[Modeling code records]

---+---

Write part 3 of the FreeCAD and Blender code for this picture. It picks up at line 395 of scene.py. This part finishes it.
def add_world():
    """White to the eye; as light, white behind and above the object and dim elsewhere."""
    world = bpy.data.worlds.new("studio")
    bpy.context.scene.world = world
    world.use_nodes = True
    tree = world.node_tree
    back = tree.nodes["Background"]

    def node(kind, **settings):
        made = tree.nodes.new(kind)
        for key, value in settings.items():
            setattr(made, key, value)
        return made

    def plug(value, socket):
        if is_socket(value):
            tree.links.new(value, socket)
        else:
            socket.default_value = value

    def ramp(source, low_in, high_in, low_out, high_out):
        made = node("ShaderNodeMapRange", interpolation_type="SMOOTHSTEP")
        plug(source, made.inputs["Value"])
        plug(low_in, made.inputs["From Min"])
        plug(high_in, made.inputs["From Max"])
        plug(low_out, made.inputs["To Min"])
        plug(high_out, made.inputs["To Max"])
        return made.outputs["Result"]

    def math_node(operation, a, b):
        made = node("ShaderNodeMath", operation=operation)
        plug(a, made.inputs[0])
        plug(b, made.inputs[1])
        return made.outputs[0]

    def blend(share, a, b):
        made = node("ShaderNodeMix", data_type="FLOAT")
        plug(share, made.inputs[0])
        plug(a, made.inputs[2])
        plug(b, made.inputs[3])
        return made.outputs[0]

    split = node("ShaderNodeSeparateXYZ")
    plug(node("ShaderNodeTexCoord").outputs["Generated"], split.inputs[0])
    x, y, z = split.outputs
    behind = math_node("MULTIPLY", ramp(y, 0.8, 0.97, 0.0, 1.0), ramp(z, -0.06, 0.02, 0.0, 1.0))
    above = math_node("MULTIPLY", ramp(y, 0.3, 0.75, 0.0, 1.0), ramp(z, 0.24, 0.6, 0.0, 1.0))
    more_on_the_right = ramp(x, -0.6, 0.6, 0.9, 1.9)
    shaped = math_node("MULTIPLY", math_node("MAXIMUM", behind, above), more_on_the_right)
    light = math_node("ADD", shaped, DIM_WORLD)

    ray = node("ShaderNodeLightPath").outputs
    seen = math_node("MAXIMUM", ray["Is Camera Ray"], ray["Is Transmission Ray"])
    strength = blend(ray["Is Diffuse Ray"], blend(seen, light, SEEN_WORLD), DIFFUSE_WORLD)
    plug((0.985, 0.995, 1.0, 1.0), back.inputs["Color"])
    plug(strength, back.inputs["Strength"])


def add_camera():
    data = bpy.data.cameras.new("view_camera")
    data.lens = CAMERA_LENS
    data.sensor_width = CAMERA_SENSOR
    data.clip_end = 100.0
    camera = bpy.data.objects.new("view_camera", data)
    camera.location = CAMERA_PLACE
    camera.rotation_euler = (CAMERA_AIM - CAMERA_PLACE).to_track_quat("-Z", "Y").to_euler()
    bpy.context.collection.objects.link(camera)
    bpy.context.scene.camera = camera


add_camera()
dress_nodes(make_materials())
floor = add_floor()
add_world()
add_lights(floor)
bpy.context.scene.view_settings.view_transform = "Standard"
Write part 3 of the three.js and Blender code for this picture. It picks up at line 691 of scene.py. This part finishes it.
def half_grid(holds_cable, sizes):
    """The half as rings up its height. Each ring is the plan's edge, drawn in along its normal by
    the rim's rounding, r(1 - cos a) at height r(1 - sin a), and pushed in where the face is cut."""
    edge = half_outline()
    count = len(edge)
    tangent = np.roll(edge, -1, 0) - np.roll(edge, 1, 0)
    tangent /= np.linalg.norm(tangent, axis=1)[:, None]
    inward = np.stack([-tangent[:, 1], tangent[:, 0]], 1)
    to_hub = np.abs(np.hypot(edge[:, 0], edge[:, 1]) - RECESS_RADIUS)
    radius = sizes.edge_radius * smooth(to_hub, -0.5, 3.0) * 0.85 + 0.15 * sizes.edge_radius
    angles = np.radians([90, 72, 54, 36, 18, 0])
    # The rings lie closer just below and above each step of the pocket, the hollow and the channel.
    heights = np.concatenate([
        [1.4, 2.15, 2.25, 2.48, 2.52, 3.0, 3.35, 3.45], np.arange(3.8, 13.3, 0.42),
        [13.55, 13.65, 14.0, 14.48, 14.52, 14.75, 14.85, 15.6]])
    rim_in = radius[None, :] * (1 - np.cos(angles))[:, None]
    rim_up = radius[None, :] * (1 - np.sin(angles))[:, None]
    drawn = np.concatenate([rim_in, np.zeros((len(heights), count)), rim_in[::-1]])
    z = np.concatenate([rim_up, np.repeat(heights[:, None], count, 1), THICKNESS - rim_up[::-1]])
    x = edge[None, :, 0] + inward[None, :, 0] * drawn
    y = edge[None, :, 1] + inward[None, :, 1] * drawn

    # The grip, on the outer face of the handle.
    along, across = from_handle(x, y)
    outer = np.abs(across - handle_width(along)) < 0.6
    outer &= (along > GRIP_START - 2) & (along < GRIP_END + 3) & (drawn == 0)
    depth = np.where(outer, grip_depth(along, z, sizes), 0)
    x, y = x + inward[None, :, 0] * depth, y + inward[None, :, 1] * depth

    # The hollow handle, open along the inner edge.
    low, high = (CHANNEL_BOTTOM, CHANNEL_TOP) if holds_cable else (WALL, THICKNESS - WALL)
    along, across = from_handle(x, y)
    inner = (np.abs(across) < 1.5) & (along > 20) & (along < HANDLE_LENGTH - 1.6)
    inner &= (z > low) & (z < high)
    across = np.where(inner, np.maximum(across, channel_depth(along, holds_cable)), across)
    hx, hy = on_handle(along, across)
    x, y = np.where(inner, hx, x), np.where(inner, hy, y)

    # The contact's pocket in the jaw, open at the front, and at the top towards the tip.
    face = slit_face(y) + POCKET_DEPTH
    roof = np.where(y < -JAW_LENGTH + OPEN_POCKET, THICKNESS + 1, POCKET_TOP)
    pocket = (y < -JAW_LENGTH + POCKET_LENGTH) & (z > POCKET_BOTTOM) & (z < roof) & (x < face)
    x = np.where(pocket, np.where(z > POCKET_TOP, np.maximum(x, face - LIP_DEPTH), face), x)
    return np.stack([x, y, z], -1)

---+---

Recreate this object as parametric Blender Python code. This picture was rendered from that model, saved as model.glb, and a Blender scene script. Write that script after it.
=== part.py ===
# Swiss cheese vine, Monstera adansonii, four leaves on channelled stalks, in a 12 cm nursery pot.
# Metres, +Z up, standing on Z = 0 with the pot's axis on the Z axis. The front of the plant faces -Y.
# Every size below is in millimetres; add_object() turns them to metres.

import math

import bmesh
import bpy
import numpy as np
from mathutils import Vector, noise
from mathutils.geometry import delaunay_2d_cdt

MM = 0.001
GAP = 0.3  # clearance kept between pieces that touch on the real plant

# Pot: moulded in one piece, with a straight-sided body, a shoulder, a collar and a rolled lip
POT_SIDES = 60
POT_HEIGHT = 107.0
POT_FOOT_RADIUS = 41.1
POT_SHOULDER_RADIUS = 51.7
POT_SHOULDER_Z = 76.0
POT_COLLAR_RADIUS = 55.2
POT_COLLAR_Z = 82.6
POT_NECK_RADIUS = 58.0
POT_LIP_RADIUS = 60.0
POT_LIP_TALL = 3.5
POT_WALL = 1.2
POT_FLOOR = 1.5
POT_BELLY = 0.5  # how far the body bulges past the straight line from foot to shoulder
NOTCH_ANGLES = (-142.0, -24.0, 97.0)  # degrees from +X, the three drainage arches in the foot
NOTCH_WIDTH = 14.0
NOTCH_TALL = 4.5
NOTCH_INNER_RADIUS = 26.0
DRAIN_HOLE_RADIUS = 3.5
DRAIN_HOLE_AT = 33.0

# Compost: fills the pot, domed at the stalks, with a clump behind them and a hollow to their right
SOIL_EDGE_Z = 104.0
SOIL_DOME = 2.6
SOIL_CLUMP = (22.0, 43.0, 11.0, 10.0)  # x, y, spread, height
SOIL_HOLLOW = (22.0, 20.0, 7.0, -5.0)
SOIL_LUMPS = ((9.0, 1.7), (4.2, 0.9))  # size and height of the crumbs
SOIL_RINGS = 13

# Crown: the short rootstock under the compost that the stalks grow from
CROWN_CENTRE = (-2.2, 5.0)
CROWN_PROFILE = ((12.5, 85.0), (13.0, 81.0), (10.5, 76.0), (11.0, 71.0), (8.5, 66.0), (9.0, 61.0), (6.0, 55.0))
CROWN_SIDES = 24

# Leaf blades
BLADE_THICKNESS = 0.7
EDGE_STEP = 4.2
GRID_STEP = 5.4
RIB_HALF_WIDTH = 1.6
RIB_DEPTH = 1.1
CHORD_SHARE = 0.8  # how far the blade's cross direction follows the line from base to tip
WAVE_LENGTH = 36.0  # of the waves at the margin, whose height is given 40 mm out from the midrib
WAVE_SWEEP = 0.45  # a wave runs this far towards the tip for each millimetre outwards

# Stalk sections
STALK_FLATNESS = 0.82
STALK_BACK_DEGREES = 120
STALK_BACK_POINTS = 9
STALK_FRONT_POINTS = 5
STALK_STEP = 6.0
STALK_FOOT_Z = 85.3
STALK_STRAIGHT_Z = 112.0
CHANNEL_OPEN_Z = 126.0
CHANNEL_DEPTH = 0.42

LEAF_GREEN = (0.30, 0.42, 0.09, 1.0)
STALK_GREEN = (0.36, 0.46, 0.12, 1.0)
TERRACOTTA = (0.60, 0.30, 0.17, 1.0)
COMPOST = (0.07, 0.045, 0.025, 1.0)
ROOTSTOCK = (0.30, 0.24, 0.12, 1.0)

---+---

From the line with "Write part 3 of the three.js" through the line with "x, y = x + inward[None, :, 0]", repeat every line exactly, both ends included, and nothing outside that range.

# Written answer:
Write part 3 of the three.js and Blender code for this picture. It picks up at line 691 of scene.py. This part finishes it.
def half_grid(holds_cable, sizes):
    """The half as rings up its height. Each ring is the plan's edge, drawn in along its normal by
    the rim's rounding, r(1 - cos a) at height r(1 - sin a), and pushed in where the face is cut."""
    edge = half_outline()
    count = len(edge)
    tangent = np.roll(edge, -1, 0) - np.roll(edge, 1, 0)
    tangent /= np.linalg.norm(tangent, axis=1)[:, None]
    inward = np.stack([-tangent[:, 1], tangent[:, 0]], 1)
    to_hub = np.abs(np.hypot(edge[:, 0], edge[:, 1]) - RECESS_RADIUS)
    radius = sizes.edge_radius * smooth(to_hub, -0.5, 3.0) * 0.85 + 0.15 * sizes.edge_radius
    angles = np.radians([90, 72, 54, 36, 18, 0])
    # The rings lie closer just below and above each step of the pocket, the hollow and the channel.
    heights = np.concatenate([
        [1.4, 2.15, 2.25, 2.48, 2.52, 3.0, 3.35, 3.45], np.arange(3.8, 13.3, 0.42),
        [13.55, 13.65, 14.0, 14.48, 14.52, 14.75, 14.85, 15.6]])
    rim_in = radius[None, :] * (1 - np.cos(angles))[:, None]
    rim_up = radius[None, :] * (1 - np.sin(angles))[:, None]
    drawn = np.concatenate([rim_in, np.zeros((len(heights), count)), rim_in[::-1]])
    z = np.concatenate([rim_up, np.repeat(heights[:, None], count, 1), THICKNESS - rim_up[::-1]])
    x = edge[None, :, 0] + inward[None, :, 0] * drawn
    y = edge[None, :, 1] + inward[None, :, 1] * drawn

    # The grip, on the outer face of the handle.
    along, across = from_handle(x, y)
    outer = np.abs(across - handle_width(along)) < 0.6
    outer &= (along > GRIP_START - 2) & (along < GRIP_END + 3) & (drawn == 0)
    depth = np.where(outer, grip_depth(along, z, sizes), 0)
    x, y = x + inward[None, :, 0] * depth, y + inward[None, :, 1] * depth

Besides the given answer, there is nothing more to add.